The scribes say nothing but we are told that they were questioning in their hearts "Why does this fellow speak in this way? It is blasphemy! Who can forgive sins but God alone?" Jesus "perceived in his Spirit that they were discussing these things" and confronted them. Of course he would be aware that they objected!

The question about whether it is easier to heal or to forgive is baffling but it seems to me that for the crowd sickness was as a result of sin and so Jesus deals with what is the root cause. The man's paralysis was the symptom of something deeper.

Naturally Jesus deals with the cause rather than the symptom.

Just yesterday a woman was telling Sandy and myself how she had gone to the doctor with headaches and that her medical practitioner had discerned a back problem which dated from her childhood. As he started treating the back problem the headaches started to recede. So often the reverse happens. The symptoms are treated while the real issue goes undiagnosed.

The same occurs in many other areas of life! We deal with the side issues rather than getting to grips with the problem.

That is why I ask the question "What were the nature of this man's sins? Was there some trauma in his background? Did he just have a bad back? Had he had a miserable life like the young woman I mention in the pewsheet? Did he have a real medical condition? Was he paralysed by a fear of God's unforgiveness only to discover that God through Jesus called him "Son".

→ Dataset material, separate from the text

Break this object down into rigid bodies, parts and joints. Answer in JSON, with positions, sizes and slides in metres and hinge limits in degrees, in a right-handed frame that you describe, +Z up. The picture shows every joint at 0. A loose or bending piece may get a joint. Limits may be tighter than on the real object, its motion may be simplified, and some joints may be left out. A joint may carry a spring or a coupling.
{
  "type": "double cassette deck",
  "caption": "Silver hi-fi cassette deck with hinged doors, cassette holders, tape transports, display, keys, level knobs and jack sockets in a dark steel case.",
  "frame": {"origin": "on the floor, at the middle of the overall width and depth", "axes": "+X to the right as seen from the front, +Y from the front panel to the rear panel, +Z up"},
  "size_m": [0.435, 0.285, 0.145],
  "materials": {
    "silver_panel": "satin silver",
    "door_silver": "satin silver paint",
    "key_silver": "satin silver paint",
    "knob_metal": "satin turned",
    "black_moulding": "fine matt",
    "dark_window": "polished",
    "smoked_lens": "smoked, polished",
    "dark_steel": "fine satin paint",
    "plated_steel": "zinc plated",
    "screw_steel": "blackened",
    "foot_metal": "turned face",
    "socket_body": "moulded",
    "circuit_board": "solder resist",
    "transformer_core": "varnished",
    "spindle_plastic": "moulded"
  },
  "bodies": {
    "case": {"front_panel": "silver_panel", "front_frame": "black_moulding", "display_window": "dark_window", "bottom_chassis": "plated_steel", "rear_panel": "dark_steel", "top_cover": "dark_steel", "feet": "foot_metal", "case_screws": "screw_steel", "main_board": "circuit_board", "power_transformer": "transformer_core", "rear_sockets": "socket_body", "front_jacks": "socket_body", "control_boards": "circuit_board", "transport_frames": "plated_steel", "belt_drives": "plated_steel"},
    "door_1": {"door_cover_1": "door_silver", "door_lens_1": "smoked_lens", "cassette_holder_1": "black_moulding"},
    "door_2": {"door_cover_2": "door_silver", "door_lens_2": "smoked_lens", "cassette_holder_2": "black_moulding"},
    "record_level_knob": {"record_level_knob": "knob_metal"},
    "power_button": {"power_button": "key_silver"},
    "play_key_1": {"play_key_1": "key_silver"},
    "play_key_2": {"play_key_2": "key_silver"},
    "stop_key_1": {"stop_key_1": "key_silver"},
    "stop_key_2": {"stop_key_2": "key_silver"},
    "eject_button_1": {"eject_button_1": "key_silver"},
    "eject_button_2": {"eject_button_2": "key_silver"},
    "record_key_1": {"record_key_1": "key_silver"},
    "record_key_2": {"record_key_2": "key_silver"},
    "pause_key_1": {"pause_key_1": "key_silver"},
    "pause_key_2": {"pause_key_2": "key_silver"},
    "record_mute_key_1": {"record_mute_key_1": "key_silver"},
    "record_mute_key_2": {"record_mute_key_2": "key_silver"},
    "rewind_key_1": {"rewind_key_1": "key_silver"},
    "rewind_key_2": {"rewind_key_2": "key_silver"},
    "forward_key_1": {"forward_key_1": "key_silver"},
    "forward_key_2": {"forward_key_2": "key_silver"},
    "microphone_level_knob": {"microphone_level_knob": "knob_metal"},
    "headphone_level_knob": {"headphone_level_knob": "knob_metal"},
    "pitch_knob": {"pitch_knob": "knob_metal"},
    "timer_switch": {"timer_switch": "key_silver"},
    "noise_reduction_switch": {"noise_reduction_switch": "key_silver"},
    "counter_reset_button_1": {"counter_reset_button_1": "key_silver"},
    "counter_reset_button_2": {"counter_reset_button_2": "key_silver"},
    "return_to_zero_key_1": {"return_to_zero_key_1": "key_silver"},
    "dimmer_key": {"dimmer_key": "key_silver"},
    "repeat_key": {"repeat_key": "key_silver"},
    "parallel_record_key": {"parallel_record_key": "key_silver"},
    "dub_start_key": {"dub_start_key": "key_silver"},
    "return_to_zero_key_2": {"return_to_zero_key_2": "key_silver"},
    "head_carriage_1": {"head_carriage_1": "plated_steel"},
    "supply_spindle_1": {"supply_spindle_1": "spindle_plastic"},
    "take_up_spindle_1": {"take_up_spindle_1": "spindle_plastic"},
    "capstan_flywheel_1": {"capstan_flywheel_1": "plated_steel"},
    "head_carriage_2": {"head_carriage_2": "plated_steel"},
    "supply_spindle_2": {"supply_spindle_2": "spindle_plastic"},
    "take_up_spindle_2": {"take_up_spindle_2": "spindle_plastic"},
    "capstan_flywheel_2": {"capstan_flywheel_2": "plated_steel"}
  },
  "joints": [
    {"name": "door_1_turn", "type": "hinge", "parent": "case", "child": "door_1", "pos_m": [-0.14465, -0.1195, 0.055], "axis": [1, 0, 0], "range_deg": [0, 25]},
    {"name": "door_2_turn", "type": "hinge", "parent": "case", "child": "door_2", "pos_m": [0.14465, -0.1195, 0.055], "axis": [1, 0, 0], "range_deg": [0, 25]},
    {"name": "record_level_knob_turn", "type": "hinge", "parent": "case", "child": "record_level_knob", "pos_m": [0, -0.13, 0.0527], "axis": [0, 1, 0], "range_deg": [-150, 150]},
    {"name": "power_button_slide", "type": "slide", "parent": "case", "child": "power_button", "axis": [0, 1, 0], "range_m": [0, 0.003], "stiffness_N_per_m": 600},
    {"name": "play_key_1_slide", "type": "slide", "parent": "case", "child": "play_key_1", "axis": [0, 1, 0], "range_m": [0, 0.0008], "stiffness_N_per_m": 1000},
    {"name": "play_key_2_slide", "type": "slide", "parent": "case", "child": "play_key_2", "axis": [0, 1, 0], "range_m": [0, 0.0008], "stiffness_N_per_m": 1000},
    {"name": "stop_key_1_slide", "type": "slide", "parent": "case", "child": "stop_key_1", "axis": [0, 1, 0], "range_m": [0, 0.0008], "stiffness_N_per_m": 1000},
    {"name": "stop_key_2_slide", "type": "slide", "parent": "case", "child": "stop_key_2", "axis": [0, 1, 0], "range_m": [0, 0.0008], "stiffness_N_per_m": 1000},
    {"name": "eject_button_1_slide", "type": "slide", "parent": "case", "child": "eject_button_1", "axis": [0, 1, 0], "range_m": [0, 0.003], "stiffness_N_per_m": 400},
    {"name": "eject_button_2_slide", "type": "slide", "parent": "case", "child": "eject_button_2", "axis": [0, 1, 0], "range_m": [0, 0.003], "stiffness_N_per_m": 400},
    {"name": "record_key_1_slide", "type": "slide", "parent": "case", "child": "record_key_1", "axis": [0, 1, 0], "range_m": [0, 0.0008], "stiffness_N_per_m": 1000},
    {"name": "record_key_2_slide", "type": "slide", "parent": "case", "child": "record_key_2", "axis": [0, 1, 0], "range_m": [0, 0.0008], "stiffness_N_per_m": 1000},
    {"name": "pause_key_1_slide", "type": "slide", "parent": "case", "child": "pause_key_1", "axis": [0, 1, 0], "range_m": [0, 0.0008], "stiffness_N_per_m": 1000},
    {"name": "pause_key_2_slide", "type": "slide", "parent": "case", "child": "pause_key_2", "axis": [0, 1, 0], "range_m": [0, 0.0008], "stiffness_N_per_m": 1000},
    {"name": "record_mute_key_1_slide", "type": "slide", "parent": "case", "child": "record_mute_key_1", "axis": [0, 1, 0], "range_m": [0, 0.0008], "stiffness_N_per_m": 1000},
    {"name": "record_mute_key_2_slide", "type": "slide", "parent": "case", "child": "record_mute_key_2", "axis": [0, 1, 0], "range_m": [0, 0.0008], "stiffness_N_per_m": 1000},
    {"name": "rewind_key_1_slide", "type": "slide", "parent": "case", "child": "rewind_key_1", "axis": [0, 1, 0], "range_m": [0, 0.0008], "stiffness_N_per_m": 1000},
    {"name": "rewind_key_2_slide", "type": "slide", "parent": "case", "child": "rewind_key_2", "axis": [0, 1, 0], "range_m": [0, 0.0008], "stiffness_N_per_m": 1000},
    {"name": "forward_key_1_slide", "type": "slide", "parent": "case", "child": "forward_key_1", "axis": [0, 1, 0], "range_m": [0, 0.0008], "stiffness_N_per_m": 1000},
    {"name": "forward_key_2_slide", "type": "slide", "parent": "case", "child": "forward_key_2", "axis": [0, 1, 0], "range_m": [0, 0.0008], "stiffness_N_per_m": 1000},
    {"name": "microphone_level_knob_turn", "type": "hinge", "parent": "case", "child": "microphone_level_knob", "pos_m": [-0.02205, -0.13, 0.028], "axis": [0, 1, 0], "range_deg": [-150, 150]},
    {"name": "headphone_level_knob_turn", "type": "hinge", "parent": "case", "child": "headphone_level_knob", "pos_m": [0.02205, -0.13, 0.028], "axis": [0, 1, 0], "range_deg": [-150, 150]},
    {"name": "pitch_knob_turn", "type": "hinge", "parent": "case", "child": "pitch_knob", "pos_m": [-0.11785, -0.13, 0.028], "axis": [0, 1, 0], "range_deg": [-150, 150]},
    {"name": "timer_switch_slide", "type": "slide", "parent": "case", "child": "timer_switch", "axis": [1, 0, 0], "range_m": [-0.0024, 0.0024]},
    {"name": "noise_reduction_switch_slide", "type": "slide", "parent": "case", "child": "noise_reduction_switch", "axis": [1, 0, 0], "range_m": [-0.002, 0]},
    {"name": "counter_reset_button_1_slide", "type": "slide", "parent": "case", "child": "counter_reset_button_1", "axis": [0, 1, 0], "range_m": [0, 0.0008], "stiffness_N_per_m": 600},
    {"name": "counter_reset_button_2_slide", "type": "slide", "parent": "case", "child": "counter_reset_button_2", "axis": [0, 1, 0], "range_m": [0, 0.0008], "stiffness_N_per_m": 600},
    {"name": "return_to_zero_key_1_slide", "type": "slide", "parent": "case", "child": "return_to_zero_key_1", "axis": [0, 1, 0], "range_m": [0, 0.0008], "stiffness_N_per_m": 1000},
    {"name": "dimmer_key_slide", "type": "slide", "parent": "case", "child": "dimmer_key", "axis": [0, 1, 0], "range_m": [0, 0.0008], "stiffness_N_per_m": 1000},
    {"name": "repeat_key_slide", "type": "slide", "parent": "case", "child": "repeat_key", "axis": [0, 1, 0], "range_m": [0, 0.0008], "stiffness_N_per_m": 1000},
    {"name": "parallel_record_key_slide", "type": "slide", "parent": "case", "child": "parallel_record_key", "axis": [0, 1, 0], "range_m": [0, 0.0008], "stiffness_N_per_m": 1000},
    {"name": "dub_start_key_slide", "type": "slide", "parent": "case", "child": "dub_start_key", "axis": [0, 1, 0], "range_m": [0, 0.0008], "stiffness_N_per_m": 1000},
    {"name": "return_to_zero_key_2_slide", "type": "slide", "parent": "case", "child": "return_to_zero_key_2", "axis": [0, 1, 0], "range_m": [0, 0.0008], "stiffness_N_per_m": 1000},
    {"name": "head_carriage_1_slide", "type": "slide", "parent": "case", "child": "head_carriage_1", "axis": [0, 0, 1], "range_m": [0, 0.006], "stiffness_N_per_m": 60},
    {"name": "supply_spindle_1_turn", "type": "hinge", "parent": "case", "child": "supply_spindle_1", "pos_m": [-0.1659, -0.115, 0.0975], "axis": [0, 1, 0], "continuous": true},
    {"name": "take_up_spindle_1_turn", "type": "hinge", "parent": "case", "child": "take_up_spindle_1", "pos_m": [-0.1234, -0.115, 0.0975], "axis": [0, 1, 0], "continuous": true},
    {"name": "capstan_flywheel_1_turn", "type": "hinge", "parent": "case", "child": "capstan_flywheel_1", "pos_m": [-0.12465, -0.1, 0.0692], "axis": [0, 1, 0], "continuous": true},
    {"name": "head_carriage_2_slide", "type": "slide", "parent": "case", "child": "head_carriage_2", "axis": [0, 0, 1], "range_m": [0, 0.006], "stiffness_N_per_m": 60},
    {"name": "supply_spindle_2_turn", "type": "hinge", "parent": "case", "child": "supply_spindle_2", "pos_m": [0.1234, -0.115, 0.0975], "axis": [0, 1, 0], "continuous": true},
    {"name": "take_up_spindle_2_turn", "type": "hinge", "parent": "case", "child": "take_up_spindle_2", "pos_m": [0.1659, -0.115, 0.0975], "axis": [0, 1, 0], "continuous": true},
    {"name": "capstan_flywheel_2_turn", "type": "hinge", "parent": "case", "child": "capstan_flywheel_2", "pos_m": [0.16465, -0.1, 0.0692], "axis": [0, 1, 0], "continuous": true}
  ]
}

Then Jesus declares that this all happened "so that you may know that the Son of Man has authority on earth to forgive sins". "Son of Man" can mean simply "man" or as they say in Ireland "every mother's son" and it may mean that Jesus is saying that just as God forgives sins so should every person! Isn't that what we say in the Lord's Prayer? Forgive as we forgive!…

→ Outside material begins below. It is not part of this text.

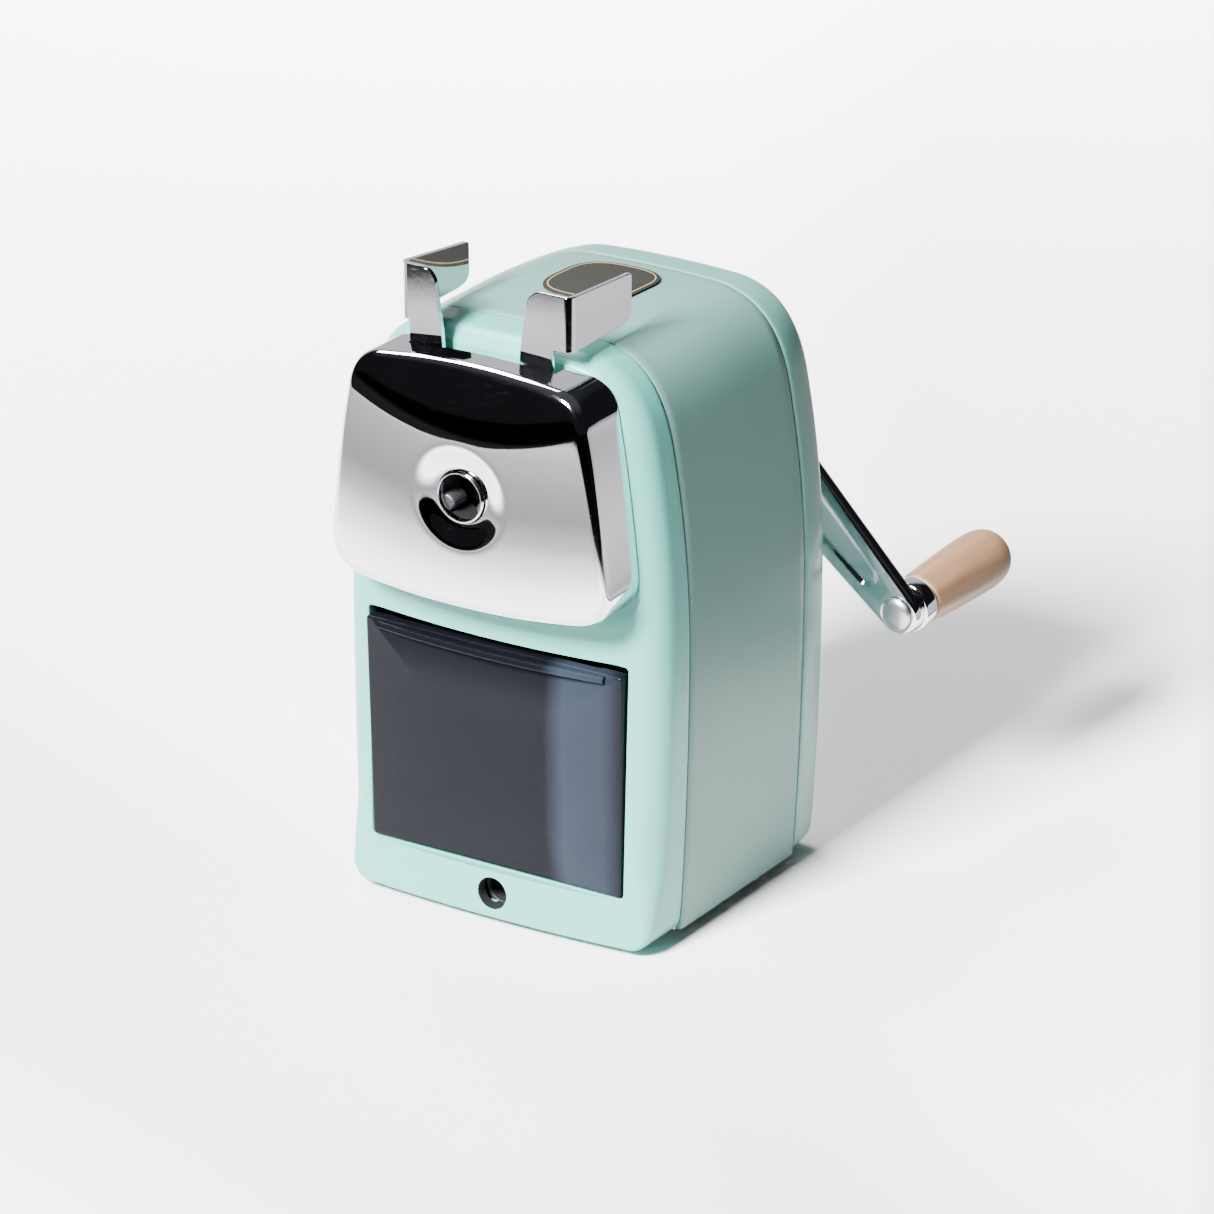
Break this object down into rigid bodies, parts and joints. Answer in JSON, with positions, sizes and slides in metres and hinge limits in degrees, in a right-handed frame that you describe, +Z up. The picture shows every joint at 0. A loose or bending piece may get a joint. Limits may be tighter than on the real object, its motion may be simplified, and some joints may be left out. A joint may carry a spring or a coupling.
{
  "type": "crank pencil sharpener",
  "caption": "Hand-cranked desk pencil sharpener with a sliding chrome head, pinch levers, a shavings drawer and a clamp hole in its foot.",
  "frame": {"origin": "centre of the underside of the base pad, on the table, under the middle of the case", "axes": "+X to the right seen from the front, -Y out of the front, +Y towards the crank, +Z up; the pencil axis is parallel to Y"},
  "size_m": [0.083, 0.1152, 0.125],
  "materials": {
    "mint_plastic": "smooth mint moulding",
    "mint_paint": "gloss mint paint on sheet steel",
    "chrome": "mirror chrome plate",
    "smoke_plastic": "clear smoked plastic",
    "black_plastic": "black moulding",
    "black_rubber": "non-slip rubber sheet",
    "steel": "plain steel",
    "tool_steel": "hardened tool steel",
    "grey_plastic": "grey acetal",
    "beige_wood": "satin beige wood",
    "label_foil": "plain dark label"
  },
  "bodies": {
    "case": {"front_panel": "mint_plastic", "body_shell": "mint_paint", "rear_panel": "mint_plastic", "rear_screw_left": "steel", "rear_screw_right": "steel", "base_plate": "steel", "base_pad": "black_rubber", "base_screw_left": "steel", "base_screw_right": "steel", "clamp_socket": "black_plastic", "top_label": "label_foil", "drawer_guide": "steel", "front_bearing": "grey_plastic", "rod_bushing_left": "grey_plastic", "rod_bushing_right": "grey_plastic", "mechanism_housing": "grey_plastic", "ring_gear": "steel"},
    "drawer": {"drawer": "smoke_plastic"},
    "head": {"head_cover": "chrome", "head_back_plate": "steel", "inlet_ring": "chrome", "chuck_housing": "grey_plastic", "lever_pin_left": "steel", "lever_pin_right": "steel", "lever_spring": "steel", "guide_rod_left": "chrome", "guide_rod_right": "chrome", "rod_collar_left": "steel", "rod_collar_right": "steel", "return_spring_left": "steel", "return_spring_right": "steel"},
    "lever_left": {"lever_left": "chrome"},
    "lever_right": {"lever_right": "chrome"},
    "jaw_top": {"jaw_top": "tool_steel"},
    "jaw_lower_left": {"jaw_lower_left": "tool_steel"},
    "jaw_lower_right": {"jaw_lower_right": "tool_steel"},
    "crank": {"crank_shaft": "steel", "crank_collar": "chrome", "crank_arm": "chrome", "crank_nut": "chrome", "knob_pin": "steel", "knob_ferrule": "chrome", "cutter_carrier": "grey_plastic"},
    "knob": {"knob": "beige_wood"},
    "cutter": {"cutter": "tool_steel", "cutter_axle": "steel", "cutter_pinion": "steel"}
  },
  "joints": [
    {"name": "crank_spin", "type": "hinge", "parent": "case", "child": "crank", "pos_m": [0, 0.0396, 0.0869], "axis": [0, 1, 0], "continuous": true},
    {"name": "cutter_spin", "type": "hinge", "parent": "crank", "child": "cutter", "pos_m": [0, 0.0195, 0.09215], "axis": [0, 0.9829, -0.184], "continuous": true},
    {"name": "knob_spin", "type": "hinge", "parent": "crank", "child": "knob", "pos_m": [0.0433, 0.0467, 0.0468], "axis": [0, 1, 0], "continuous": true},
    {"name": "head_slide", "type": "slide", "parent": "case", "child": "head", "axis": [0, -1, 0], "range_m": [0, 0.035], "stiffness_N_per_m": 120, "springref_m": -0.01, "deforming": ["return_spring_left", "return_spring_right"]},
    {"name": "lever_left_squeeze", "type": "hinge", "parent": "head", "child": "lever_left", "pos_m": [-0.012, -0.0305, 0.097], "axis": [0, 1, 0], "range_deg": [0, 12], "stiffness_Nm_per_rad": 0.2, "springref_deg": -11.46, "deforming": ["lever_spring"]},
    {"name": "lever_right_squeeze", "type": "hinge", "parent": "head", "child": "lever_right", "pos_m": [0.012, -0.0305, 0.097], "axis": [0, -1, 0], "range_deg": [0, 12], "stiffness_Nm_per_rad": 0.2, "springref_deg": -11.46},
    {"name": "jaw_top_grip", "type": "slide", "parent": "head", "child": "jaw_top", "axis": [0, 0, 1], "range_m": [0, 0.0015]},
    {"name": "jaw_lower_left_grip", "type": "slide", "parent": "head", "child": "jaw_lower_left", "axis": [-0.866, 0, -0.5], "range_m": [0, 0.0015]},
    {"name": "jaw_lower_right_grip", "type": "slide", "parent": "head", "child": "jaw_lower_right", "axis": [0.866, 0, -0.5], "range_m": [0, 0.0015]},
    {"name": "drawer_slide", "type": "slide", "parent": "case", "child": "drawer", "axis": [0, -1, 0], "range_m": [0, 0.052]}
  ],
  "couplings": [
    {"joint": "cutter_spin", "follows": "crank_spin", "ratio": -2},
    {"joint": "lever_right_squeeze", "follows": "lever_left_squeeze", "ratio": 1},
    {"joint": "jaw_top_grip", "follows": "lever_left_squeeze", "m_per_rad": 0.0071},
    {"joint": "jaw_lower_left_grip", "follows": "lever_left_squeeze", "m_per_rad": 0.0071},
    {"joint": "jaw_lower_right_grip", "follows": "lever_left_squeeze", "m_per_rad": 0.0071}
  ]
}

This term "Son of Man" does not seem to be used in Mark's gospel to describe the Messiah until AFTER his disciples recognize him to be the Messiah in ch 8.

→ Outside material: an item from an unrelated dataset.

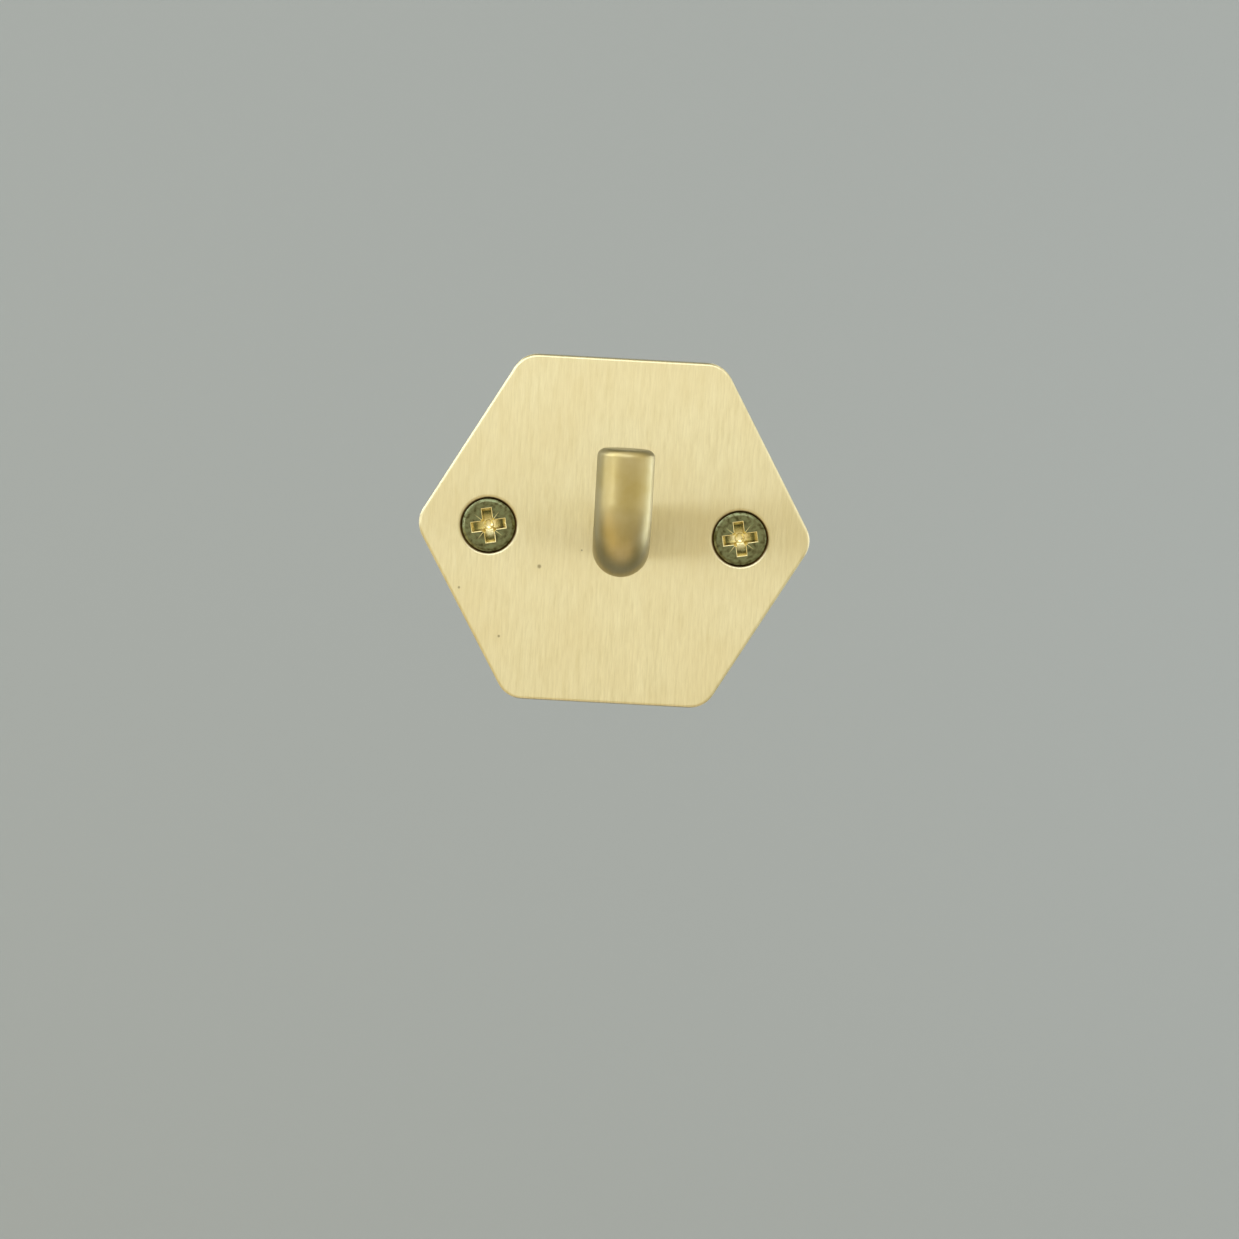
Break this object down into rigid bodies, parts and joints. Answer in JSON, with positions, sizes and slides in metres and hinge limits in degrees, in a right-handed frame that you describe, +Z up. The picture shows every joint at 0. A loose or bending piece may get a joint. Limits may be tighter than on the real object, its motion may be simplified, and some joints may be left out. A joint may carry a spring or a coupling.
{
  "type": "wall hook",
  "caption": "Hexagonal satin brass plate screwed to a wall, with a bent round brass bar standing out of its middle and turned up as a hook.",
  "frame": {"origin": "middle of the plate's back face, midway between the two wood screws", "axes": "+Y into the wall along the wood screws, +Z up along the hook's upright, +X to the right as seen from the room"},
  "size_m": [0.0508, 0.0635, 0.045],
  "materials": {
    "satin_brass": "brushed up and down the plate, uncoated",
    "satin_brass_bar": "satin, drawn round bar",
    "zinc_plated_steel": "bright zinc plate",
    "yellow_passivated_steel": "zinc plated and yellow passivated"
  },
  "bodies": {
    "root": {"backplate": "satin_brass", "hook": "satin_brass_bar", "hook_screw": "zinc_plated_steel", "screw_left": "yellow_passivated_steel", "screw_right": "yellow_passivated_steel"}
  },
  "joints": []
}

Finally we have the man standing up and taking up his mat and leaving the house "The paralytic has left the building"… and we find that amazement overcomes them — they glorify God saying "We have never seen any thing like this!"

What Jesus reveals is the nature of God who forgives AND that forgiveness is the beginning of healing. Forgiveness does not mean being nice and putting everything back as it was. Last week I spoke about a young man who had been an awful lot of trouble to his family. Finally he has been charged by the police and committed to do something about his drinking, drug taking and his anger.
His mother has had to learn that to forgive means to move on! That she can forgive and NOT give in and allow him back home.

There is something of the healing of the paralytic here! Jesus says "Son, your sins are forgiven!" but then the man is told "Stand up, take up your mat and walk". I wonder what might go through his mind at a time like that? What will happen? Will I be able to do it? Can I stand on my own two feet?

It is only by giving it a go will he find out! Often the hardest thing about forgiveness is forgiving ourselves… and being game enough to discover that there is life when we get out of bed! and "seize the day".

Isaiah the prophet made known God's word to the people:

18 Do not remember the former things,
or consider the things of old.

25 I, I am He
who blots out your transgressions for my own sake,
and I will not remember your sins.

He was talking about the people leaving captivity — a re run of the leaving of Egypt and beginning in a NEW PROMISED LAND.

The people were to look for not a restoration of former things BUT an entirely new thing as they returned home from captivity.

One of the things I believe we need to do is grab hold of the forgiveness God gives. Possibly we can talk to a priest or spiritual director about sins which paralyse us and hold us back and be reassured again in a form of confession that we can discover liberation and healing in our relationship with God.